Thursday, May 14, 2015

The Zeitgeist


The Zeitgeist is like a person who walks into a room and feels totally at home. “Zeit" in German is time and “Geist" is spirit. So the words literally means “spirit of the time." But there are, in fact, certain people and cultural artifacts that reflect the Zeitgeist of a time. Camus’s The Stranger, a book, by an obscure French intellectual, who had edited the resistance newspaper Combat, became a publishing phenomenon in 50’s America. Bob Dylan epitomized the Zeitgeist of the 60’s. He would have several other incarnations which would make him at the very least a fellow traveler in the Zeitgeist of the 70’s, 80’s and 90’s.
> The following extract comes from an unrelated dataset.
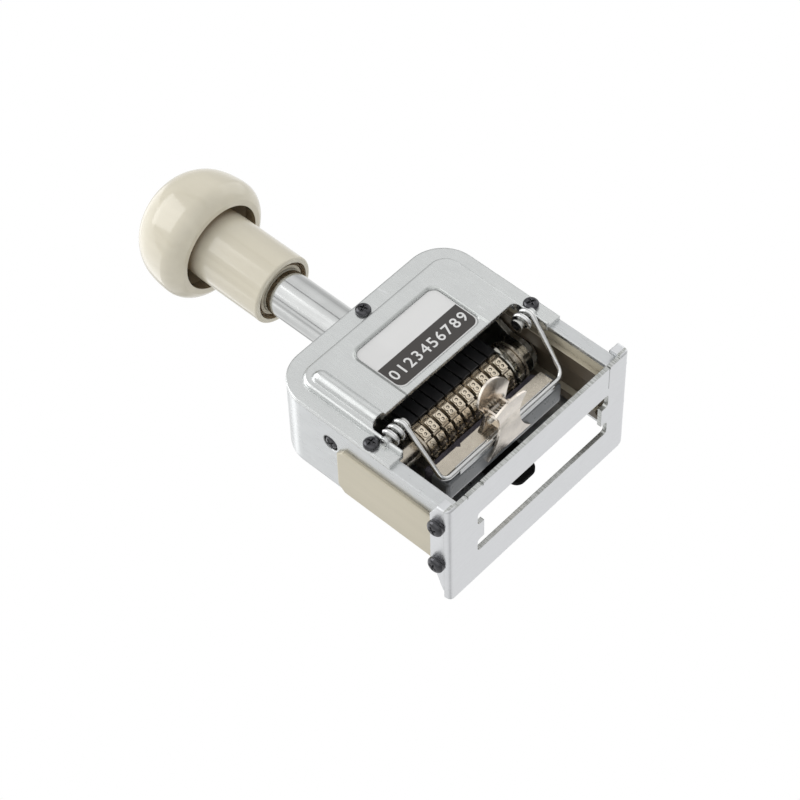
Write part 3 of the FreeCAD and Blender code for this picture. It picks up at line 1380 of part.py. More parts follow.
# Finger clip: a lower leaf whose jaw holds the tray from below and a lever leaf whose jaw presses on
# the clamp plate. Both turn on one pin, and a torsion spring round it drives their tabs apart.
def make_clip():
    thick = s.clip_sheet
    pivot_y = -s.clip_pivot_reach
    pivot_z = s.clip_pivot_z
    centre = s.clip_setoff
    ear = s.clip_ear_half
    eye = s.clip_spring_radius
    fold_y = pivot_y - s.clip_fold_out
    across = (centre - s.clip_jaw_half, centre + s.clip_jaw_half)
    floor = s.tray_foot - s.side_gap - thick
    jaw_y = -s.clip_jaw_reach
    end_y = -s.clip_tab_shoulder - s.clip_tab_half / 2
    lower_strip = prism("clip_lower_strip", "x", *across, [
        (end_y, floor - s.clip_tab_drop), (fold_y, floor), (jaw_y, floor), (jaw_y, s.tray_foot),
        (jaw_y - thick, s.tray_foot), (jaw_y - thick, floor + thick), (fold_y, floor + thick),
        (end_y, floor - s.clip_tab_drop + thick),
    ])
    lower_plan = prism(
        "clip_lower_plan", "z", floor - s.clip_tab_drop - s.overrun, pivot_z,
        clip_leaf_loop(centre, jaw_y, s.clip_jaw_half, -s.clip_tab_shoulder, s.clip_tab_half, s.clip_side_arc, s.clip_tab_arc))
    lower = common("clip_lower_leaf", lower_strip, lower_plan)
    lower_ears = []
    for name, low in (("left", centre - ear), ("right", centre + ear - thick)):
        lower_ears.append(box("clip_lower_ear_%s" % name, (low, low + thick), (pivot_y - eye, pivot_y + eye), (floor, pivot_z)))
        lower_ears.append(bar("clip_lower_eye_%s" % name, "x", eye, low, low + thick, pivot_y, pivot_z))
    lower_hole = bar("clip_lower_hole", "x", s.clip_pin_radius + s.push_gap, *across, pivot_y, pivot_z)
    keep("clip_lower", cut("clip_lower", fuse("clip_lower_blank", lower, *lower_ears), lower_hole))

    touch_y = tray_front() - s.clamp_thick - s.side_gap
    high_z = pivot_z + eye + s.clip_spring_wire + s.free_gap
    jaw_z = s.clamp_top - s.clamp_notch * 2
    tip_y = -s.lever_shoulder - s.lever_arc
    tip_z = high_z + s.lever_rise
    lever_strip = prism("clip_lever_strip", "x", *across, [
        (tip_y, tip_z), (fold_y, high_z, s.lever_curl), (pivot_y, high_z), (touch_y - thick, jaw_z - thick),
        (touch_y, jaw_z - thick), (touch_y, jaw_z + thick), (touch_y - thick, jaw_z + thick), (pivot_y, high_z + thick),
        (fold_y, high_z + thick), (tip_y, tip_z + thick, -s.lever_curl),
    ])
    lever_plan = prism(
        "clip_lever_plan", "z", pivot_z, tip_z + s.overrun * 2,
        clip_leaf_loop(centre, touch_y, s.lever_jaw_half, -s.lever_shoulder, s.clip_tab_half, s.lever_side_arc, s.lever_arc))
    lever = common("clip_lever_leaf", lever_strip, lever_plan)
    lever_ears = []
    shift = thick + s.side_gap
    for name, low in (("left", centre - ear + shift), ("right", centre + ear - shift - thick)):
        lever_ears.append(box(
            "clip_lever_ear_%s" % name, (low, low + thick), (pivot_y - eye, pivot_y + eye), (pivot_z, high_z + thick / 2)))
        lever_ears.append(bar("clip_lever_eye_%s" % name, "x", eye, low, low + thick, pivot_y, pivot_z))
    lever_hole = bar("clip_lever_hole", "x", s.clip_pin_radius + s.running_gap, *across, pivot_y, pivot_z)
    keep("clip_lever", cut("clip_lever", fuse("clip_lever_blank", lever, *lever_ears), lever_hole))
    keep("clip_pin", bar(
        "clip_pin", "x", s.clip_pin_radius, centre - s.clip_pin_half, centre + s.clip_pin_half, pivot_y, pivot_z))
    make_clip_spring(pivot_y.value, pivot_z.value)


def make_clip_spring(pivot_y, pivot_z):
    wire = s.clip_spring_wire.value
    radius = s.clip_spring_radius.value - wire
    length = 2 * (s.clip_spring_half.value - wire)
    start_x = s.clip_setoff.value - length / 2
    pitch = length / CLIP_TURNS
    slope = math.hypot(radius, pitch / math.tau)
    stations = []
    for half_turn in range(2 * CLIP_TURNS + 1):
        angle = math.pi * half_turn
        point = FreeCAD.Vector(
            start_x + pitch * half_turn / 2, pivot_y + radius * math.cos(angle), pivot_z + radius * math.sin(angle))
        leave = FreeCAD.Vector(
            pitch / math.tau / slope, -radius * math.sin(angle) / slope, radius * math.cos(angle) / slope)
        stations.append((point, leave))
    path = path_through(stations)
    print("clip spring gap %.2f mm" % least_gap(path, wire, math.pi * radius))
    keep("clip_spring", solid_feature("clip_spring", tube_on(path, *stations[0], wire)))


make_casing()
make_cover()
make_screws()
make_stem()
make_guides()
make_base()
make_bail_pins()
make_aiming_tab()
make_handle()
make_return_spring()
make_carriage()
make_spacers()
make_wheels()
make_feed()
make_detents()
make_bail()
make_hem()
make_tray()
make_clip()
doc.recompute()

faults = [thing.Name for thing in doc.Objects if "Invalid" in thing.State or "Error" in thing.State]
for label, thing in pieces.items():
    if thing.Shape.isNull() or not thing.Shape.isValid():
        faults.append(label)
if faults:
    raise RuntimeError("these objects did not build: %s" % ", ".join(faults))

os.makedirs("parts", exist_ok=True)
for label, thing in pieces.items():
    thing.Shape.exportStep("parts/%s.step" % label)
print("%d parts written" % len(pieces))
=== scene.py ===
import math

import bmesh
import bpy
import numpy as np
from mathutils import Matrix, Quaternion, Vector


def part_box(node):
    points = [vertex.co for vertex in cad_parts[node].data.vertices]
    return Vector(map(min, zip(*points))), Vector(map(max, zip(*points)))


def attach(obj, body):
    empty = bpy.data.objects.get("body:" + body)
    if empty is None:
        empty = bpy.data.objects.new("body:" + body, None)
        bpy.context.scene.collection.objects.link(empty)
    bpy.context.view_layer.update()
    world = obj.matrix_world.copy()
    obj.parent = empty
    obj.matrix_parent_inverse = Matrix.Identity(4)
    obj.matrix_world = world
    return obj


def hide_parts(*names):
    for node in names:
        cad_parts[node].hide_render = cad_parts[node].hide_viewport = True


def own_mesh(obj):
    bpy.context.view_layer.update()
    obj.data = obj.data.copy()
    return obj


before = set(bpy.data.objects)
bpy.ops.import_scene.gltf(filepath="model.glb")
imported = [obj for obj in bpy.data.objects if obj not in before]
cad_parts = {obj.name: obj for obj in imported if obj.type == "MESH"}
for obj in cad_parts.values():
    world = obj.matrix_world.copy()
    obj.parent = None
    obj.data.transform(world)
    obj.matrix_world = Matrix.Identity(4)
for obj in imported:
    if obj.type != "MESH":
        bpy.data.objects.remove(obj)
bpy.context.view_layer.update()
print("frame loaded with", len(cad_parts), "nodes")

# Camera, light and floor

camera = {
    "place": (-0.36883, -0.64828, -0.30096),
    "turn": (0.3983138, 0.8244393, 0.1848815, -0.3570222),
    "lens": 121.264,
    "sensor": 36,
    "near": 0.01,
    "far": 20,
}

light = {
    "worldFill": 0.78,        # what the surroundings add to plain surfaces
    "lamps": [                # place, aim, size, watts
        ((-0.36, -0.50, 0.88), (0, 0, 0.07), 0.75, 3.6),
        ((0.90, -0.22, 0.05), (0, 0, 0.05), 0.80, 1.3),
        ((-0.25, 0.30, 0.85), (0, 0, 0.08), 1.00, 2.6),
    ],
    "cards": [                # upright dark cards in reflections: direction and width in degrees, shade
        (-75, 5, 0.70), (-165, 5, 0.70), (-5, 40, 0.30), (90, 14, 0.50), (174, 12, 0.30),
    ],
    "window": (-122, 44, 0.32),           # a brighter part of the room: direction, width, gain
    "softEdge": (1.5, 0.5),   # where cards and the window fade out and in, as shares of half their width
    "roofShade": 0.45,        # how much darker reflections are straight above and below
    "roofRange": (0.55, 1.0),             # where that sets in and where it is full, as the slope of the ray
    "roomLevel": 0.94,        # how bright the pale room is in reflections
    "floorSize": 3.0,
    "floorDrop": 0.0003,
}


def makeCamera(facts):
    lens = bpy.data.cameras.new("photoCamera")
    lens.lens = facts["lens"]
    lens.sensor_width = facts["sensor"]
    lens.clip_start, lens.clip_end = facts["near"], facts["far"]
    holder = bpy.data.objects.new("photoCamera", lens)
    holder.rotation_mode = "QUATERNION"
    holder.location = facts["place"]
    holder.rotation_quaternion = Quaternion(facts["turn"])
    bpy.context.scene.collection.objects.link(holder)
    bpy.context.scene.camera = holder


def makeLamps(facts):
    for number, (place, aim, size, watts) in enumerate(facts["lamps"], start=1):
        lamp = bpy.data.lights.new("softLamp%d" % number, "AREA")
        lamp.size, lamp.energy = size, watts
        holder = bpy.data.objects.new(lamp.name, lamp)
        holder.location = place
        holder.rotation_mode = "QUATERNION"
        holder.rotation_quaternion = (Vector(aim) - Vector(place)).to_track_quat("-Z", "Y")
        bpy.context.scene.collection.objects.link(holder)


# A socket of a paint. Python sums of flows add math nodes to the paint.
class Flow:
    def __init__(self, paint, socket):
        self.paint, self.socket = paint, socket

    def __add__(self, other):
        return self.paint.math("ADD", self, other)

    def __radd__(self, other):
        return self.paint.math("ADD", other, self)

    def __sub__(self, other):
        return self.paint.math("SUBTRACT", self, other)

    def __rsub__(self, other):
        return self.paint.math("SUBTRACT", other, self)

    def __mul__(self, other):
        return self.paint.math("MULTIPLY", self, other)

    def __rmul__(self, other):
        return self.paint.math("MULTIPLY", other, self)

    def __pow__(self, other):
        return self.paint.math("POWER", self, other)

    def magnitude(self):
        return self.paint.math("ABSOLUTE", self, 0)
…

However, that first album, The Free Wheeling Bob Dylan (which included songs like “Blowin’ in the Wind” and “Masters of War,”) with the picture of him walking down the street, a guitar strapped over his shoulder and his arm around a pretty girl was like the concept of a first cause in philosophy. Today Lena Dunham's  Girls seems to be a candidate for Zeitgeistmeister, to the extent that it portrays a whole post-modernist generation who have majored in ambivalence and see all of life as a work of meta-fiction in which reality has been mirrored so many times that it’s been reduced to chards of relativity. Opportunistic art entrepreneurs are always on the look out for the next Zeitgeistlich writer, artist or musician, but it’s hard to predict what the Zeitgeist will be since the pupa of its essence is often embodied in a personality like a Dylan whose imagination is like the ignition on an explosive device. Does Karl Ove Knausgaard reflect the Zeitgeist of Norwegians since one out of 8 of his countrymen own Min kamp. The book's incipient provocativeness seems an unlikely candidate for the Zeitgeist of a nation with such a reserved façade? Is the popularity of Fifty Shades of Grey a reflection of the Zeitgeist or is E.L. James’s novel merely a clever manipulation?  Salinger, David Foster Wallace, Annie Lennox and Sting all reflected the Zeitgeist of their respective times, as did Picasso, Jackson Pollock and now yes Damien Hirst? In the political sphere, do the beleaguered Barack Obama, the arrogant Vladimir Putin or even the horrific ISIS reflect the wobbly nature of our globe? And has our age become too complicated to produce philosophers like Plato and Aristotle whose tomes emanated an eternal Zeitgeist, however oxymoronic, that ultimately could tell us how to live?

Wednesday, March 19, 2014

Are There No Coincidences?


The two top stories in the news are the fates of flight 370 and the Crimea and the prospects for neither seems particularly hopeful. So what that someone in the cockpit programmed the plane to fly off its course. As much as the Times tried to make out of this “scoop,” (“Lost Jet’s Path Seen as Altered via Computer,” 3/17/14), it doesn’t lead us any further toward discovering the changed trajectory or the reason’s for it. Of course it did take about a week for the Malaysian government to enter the houses of the pilot or co-pilot and it’s hard to fathom the rationale for the delay. Traveling to the right column of yesterday’s front page of the Times, we read, “Putin Recognizes Crimea Secession, Defying the West.” But what can we really say about this? Obama and Putin are like two drivers with their chests pushed up against one another in an incident of road rage. Will they both return to their respective vehicles and simply drive away or will somebody actually get hurt? But the more profound question that those interested in the paranormal, who believe there are no coincidences, might ask is, are these two events in some way connected? One thing is certain they are both dead ends of one sort or another. NATO, the US and Russian will continue to be at loggerheads and the plane’s disappearance will continue to be a source of hope—though hope of what kind? Some day it will all make sense. The pieces of the puzzle will fit together. Hindsight is always 20/20 as the expression goes, but whether 370 crashed as a result of terrorism or malfunction, then the absence of the wreckage only prevents the families and friends of passengers and crew from getting closure.